* _Exercise requirements_: Go through the material below and report how many lines contain "handed". Give only the number.

* _Dataset records_:
((
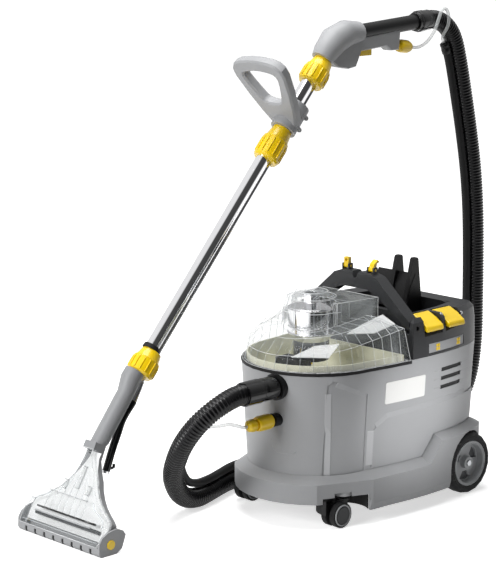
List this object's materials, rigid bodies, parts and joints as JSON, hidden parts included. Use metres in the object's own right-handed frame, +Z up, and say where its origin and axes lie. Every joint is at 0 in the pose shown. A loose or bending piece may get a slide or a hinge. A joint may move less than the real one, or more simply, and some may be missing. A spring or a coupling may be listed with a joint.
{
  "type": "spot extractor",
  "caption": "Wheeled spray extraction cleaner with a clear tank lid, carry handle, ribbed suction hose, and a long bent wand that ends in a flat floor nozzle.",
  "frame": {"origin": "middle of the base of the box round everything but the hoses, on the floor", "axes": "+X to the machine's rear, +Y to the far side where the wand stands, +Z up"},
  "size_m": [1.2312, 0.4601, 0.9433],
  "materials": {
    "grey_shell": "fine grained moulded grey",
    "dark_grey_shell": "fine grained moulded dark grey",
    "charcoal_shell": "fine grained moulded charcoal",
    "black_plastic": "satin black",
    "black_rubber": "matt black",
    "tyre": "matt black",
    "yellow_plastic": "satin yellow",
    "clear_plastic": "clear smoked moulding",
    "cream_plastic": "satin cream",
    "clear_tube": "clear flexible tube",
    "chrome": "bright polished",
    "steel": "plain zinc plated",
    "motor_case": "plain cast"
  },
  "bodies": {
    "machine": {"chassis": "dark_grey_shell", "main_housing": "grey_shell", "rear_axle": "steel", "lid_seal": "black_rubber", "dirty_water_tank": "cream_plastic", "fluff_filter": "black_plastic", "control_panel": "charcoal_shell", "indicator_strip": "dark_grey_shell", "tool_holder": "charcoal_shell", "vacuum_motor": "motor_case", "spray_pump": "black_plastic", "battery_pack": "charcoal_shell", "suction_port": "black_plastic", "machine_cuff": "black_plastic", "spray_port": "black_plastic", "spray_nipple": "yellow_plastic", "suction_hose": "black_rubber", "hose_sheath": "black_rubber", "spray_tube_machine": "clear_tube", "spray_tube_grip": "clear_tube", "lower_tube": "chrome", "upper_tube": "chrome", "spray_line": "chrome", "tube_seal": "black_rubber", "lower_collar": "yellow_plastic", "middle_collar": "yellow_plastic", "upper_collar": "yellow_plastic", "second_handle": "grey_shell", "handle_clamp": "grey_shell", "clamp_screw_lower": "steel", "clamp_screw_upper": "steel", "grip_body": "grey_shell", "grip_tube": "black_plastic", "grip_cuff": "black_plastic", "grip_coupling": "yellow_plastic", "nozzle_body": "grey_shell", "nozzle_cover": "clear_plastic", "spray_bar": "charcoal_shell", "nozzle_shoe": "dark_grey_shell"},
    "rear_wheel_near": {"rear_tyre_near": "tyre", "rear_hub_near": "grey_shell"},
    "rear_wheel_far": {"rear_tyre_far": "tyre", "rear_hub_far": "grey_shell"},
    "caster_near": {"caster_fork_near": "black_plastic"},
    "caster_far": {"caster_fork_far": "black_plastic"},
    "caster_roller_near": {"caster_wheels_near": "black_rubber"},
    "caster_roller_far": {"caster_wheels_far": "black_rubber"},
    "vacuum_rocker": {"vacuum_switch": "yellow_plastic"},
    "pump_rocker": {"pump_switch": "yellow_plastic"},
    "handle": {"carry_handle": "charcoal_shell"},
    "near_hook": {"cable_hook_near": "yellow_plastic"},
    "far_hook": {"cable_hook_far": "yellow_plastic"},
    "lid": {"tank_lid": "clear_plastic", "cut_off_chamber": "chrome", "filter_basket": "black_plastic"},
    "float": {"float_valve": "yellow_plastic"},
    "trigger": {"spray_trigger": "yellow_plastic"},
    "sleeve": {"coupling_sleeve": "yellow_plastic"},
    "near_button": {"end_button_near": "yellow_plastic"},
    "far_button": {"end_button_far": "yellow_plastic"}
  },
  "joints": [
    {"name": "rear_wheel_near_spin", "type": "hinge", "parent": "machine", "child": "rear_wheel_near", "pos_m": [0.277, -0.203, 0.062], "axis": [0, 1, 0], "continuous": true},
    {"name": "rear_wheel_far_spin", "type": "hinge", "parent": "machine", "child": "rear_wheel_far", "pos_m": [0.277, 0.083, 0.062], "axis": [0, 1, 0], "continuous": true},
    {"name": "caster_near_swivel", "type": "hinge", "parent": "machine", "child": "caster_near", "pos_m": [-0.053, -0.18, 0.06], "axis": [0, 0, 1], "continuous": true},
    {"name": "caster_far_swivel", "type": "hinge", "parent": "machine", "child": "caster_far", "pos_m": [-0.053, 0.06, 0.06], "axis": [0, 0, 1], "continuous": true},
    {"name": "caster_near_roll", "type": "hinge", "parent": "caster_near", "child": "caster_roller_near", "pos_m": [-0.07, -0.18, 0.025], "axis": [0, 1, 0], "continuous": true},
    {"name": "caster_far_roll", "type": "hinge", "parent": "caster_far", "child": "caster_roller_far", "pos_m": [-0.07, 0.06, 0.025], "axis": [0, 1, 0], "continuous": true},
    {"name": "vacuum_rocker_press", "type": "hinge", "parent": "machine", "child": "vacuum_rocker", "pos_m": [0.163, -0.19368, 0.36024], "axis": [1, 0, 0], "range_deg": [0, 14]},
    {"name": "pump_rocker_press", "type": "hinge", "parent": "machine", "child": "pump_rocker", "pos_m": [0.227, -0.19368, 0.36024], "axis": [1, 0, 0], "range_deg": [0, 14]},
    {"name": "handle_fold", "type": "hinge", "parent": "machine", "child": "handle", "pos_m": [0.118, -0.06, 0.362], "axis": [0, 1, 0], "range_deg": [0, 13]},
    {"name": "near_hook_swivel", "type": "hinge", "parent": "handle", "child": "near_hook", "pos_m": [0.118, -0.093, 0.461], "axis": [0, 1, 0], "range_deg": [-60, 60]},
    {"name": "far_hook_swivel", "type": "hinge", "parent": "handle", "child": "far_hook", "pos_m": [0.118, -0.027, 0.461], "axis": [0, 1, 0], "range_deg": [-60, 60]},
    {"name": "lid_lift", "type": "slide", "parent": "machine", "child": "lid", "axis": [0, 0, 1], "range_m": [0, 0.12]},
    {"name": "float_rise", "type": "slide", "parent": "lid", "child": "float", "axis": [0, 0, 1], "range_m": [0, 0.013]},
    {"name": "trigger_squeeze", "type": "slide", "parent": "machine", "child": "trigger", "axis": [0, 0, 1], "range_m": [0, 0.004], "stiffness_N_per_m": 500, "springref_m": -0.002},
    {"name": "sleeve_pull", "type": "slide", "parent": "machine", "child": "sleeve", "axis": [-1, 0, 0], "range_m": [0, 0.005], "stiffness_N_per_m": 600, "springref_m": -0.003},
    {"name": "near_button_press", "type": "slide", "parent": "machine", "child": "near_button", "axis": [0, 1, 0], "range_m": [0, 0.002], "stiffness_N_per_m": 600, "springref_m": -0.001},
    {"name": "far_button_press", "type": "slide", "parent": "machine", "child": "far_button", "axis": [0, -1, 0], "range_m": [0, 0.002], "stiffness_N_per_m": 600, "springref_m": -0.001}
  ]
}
))
((
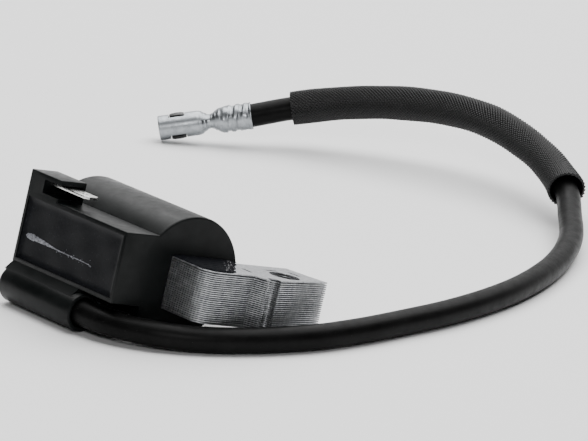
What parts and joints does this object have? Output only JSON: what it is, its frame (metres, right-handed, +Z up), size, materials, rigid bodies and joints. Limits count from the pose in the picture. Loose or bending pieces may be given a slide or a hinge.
))
((
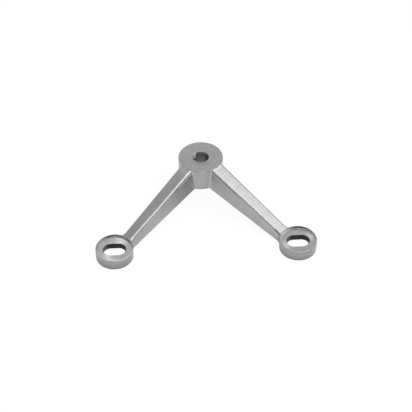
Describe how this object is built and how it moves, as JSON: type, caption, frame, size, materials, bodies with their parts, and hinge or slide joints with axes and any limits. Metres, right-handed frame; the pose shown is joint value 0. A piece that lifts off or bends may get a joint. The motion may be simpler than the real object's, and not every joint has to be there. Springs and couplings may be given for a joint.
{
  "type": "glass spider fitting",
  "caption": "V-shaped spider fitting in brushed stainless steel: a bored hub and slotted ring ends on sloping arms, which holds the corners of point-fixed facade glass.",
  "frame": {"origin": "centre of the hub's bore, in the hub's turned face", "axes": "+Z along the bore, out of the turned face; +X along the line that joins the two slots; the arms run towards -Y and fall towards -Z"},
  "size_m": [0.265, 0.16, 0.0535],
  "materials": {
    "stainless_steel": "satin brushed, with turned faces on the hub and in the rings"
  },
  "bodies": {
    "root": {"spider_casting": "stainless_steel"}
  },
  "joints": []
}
))
* _Solution for this task_: 3